Rows from a 3D modeling dataset:
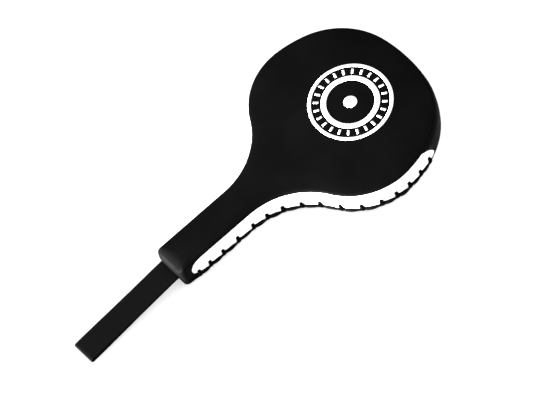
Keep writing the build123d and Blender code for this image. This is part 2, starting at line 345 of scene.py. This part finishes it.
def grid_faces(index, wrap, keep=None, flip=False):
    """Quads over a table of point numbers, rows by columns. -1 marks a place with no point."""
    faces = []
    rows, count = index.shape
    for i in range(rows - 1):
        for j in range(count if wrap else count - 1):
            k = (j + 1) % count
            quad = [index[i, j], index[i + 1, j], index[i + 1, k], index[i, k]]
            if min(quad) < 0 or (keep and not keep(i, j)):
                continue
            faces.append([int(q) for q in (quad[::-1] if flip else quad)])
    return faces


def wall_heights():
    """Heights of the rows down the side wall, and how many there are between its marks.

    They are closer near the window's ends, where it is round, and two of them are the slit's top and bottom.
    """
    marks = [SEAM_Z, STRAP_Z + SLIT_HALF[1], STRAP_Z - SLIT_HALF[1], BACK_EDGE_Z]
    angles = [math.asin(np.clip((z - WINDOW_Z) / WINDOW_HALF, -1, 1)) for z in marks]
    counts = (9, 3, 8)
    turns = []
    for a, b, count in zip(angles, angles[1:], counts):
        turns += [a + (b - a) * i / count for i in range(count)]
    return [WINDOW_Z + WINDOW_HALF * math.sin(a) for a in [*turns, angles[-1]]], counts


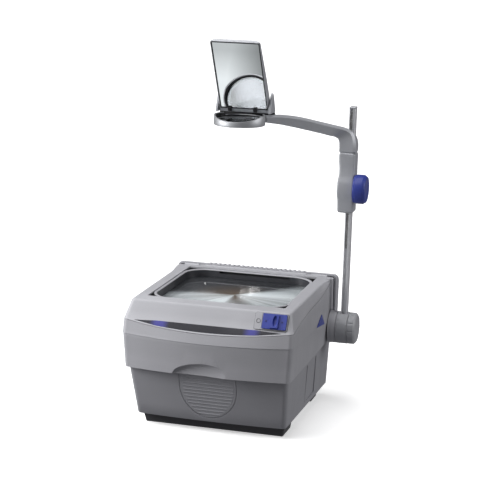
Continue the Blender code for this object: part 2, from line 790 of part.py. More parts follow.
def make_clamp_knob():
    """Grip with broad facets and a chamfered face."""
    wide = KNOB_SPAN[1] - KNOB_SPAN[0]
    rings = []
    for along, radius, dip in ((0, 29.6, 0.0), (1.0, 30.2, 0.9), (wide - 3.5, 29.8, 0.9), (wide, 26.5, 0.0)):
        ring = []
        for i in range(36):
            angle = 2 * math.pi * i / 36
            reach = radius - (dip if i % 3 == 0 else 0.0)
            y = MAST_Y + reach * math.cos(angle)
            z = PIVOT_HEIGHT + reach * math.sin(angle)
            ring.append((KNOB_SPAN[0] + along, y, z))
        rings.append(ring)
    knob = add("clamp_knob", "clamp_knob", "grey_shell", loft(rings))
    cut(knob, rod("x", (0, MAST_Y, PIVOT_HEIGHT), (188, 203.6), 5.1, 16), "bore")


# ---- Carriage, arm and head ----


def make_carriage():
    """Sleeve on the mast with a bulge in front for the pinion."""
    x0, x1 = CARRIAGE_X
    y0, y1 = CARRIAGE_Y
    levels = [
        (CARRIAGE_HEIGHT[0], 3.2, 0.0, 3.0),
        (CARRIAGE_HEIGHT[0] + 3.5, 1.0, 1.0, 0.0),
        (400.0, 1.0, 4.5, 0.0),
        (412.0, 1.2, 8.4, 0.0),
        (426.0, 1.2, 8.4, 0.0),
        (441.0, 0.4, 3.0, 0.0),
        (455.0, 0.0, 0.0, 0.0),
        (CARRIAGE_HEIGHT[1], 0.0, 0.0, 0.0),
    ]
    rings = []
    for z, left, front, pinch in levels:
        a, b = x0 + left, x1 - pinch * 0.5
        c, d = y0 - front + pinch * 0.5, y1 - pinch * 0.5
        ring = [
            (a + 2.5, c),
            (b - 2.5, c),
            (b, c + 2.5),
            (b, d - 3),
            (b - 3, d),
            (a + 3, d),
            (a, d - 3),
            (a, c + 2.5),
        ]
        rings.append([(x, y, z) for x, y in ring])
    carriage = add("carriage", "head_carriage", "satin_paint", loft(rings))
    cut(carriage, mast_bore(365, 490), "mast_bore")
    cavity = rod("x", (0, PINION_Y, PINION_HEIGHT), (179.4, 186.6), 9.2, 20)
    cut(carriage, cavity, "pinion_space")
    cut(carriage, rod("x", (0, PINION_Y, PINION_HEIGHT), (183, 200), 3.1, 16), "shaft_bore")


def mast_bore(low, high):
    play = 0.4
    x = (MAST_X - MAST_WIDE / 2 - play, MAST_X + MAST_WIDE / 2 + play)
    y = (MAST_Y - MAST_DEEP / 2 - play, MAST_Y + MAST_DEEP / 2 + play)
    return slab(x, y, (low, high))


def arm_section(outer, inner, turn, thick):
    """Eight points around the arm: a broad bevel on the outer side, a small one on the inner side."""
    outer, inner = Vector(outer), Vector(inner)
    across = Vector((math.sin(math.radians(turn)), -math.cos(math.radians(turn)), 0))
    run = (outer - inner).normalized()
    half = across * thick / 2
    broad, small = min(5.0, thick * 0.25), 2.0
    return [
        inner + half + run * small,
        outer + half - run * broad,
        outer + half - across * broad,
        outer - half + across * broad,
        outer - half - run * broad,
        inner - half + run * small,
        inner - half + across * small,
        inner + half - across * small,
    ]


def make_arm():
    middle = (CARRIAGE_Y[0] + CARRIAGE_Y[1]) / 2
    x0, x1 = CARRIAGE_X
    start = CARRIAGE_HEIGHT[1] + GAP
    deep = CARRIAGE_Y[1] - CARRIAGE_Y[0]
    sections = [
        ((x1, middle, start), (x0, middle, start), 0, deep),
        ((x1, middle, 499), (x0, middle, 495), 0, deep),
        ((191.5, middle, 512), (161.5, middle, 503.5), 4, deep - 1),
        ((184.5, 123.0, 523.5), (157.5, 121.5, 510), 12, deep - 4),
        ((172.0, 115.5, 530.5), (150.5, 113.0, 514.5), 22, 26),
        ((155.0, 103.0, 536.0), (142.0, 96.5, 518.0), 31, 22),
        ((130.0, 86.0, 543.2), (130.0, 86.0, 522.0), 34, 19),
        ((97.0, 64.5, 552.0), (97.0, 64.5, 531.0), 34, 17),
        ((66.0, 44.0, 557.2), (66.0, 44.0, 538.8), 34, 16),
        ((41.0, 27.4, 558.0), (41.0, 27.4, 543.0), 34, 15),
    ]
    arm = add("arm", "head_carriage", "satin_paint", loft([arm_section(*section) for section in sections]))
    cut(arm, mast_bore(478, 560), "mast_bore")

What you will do
Output only the lines from the one containing "Continue the Blender" through the one containing "# ---- Carriage, arm", inclusive, exactly as written.

Expected answer
Continue the Blender code for this object: part 2, from line 790 of part.py. More parts follow.
def make_clamp_knob():
    """Grip with broad facets and a chamfered face."""
    wide = KNOB_SPAN[1] - KNOB_SPAN[0]
    rings = []
    for along, radius, dip in ((0, 29.6, 0.0), (1.0, 30.2, 0.9), (wide - 3.5, 29.8, 0.9), (wide, 26.5, 0.0)):
        ring = []
        for i in range(36):
            angle = 2 * math.pi * i / 36
            reach = radius - (dip if i % 3 == 0 else 0.0)
            y = MAST_Y + reach * math.cos(angle)
            z = PIVOT_HEIGHT + reach * math.sin(angle)
            ring.append((KNOB_SPAN[0] + along, y, z))
        rings.append(ring)
    knob = add("clamp_knob", "clamp_knob", "grey_shell", loft(rings))
    cut(knob, rod("x", (0, MAST_Y, PIVOT_HEIGHT), (188, 203.6), 5.1, 16), "bore")


# ---- Carriage, arm and head ----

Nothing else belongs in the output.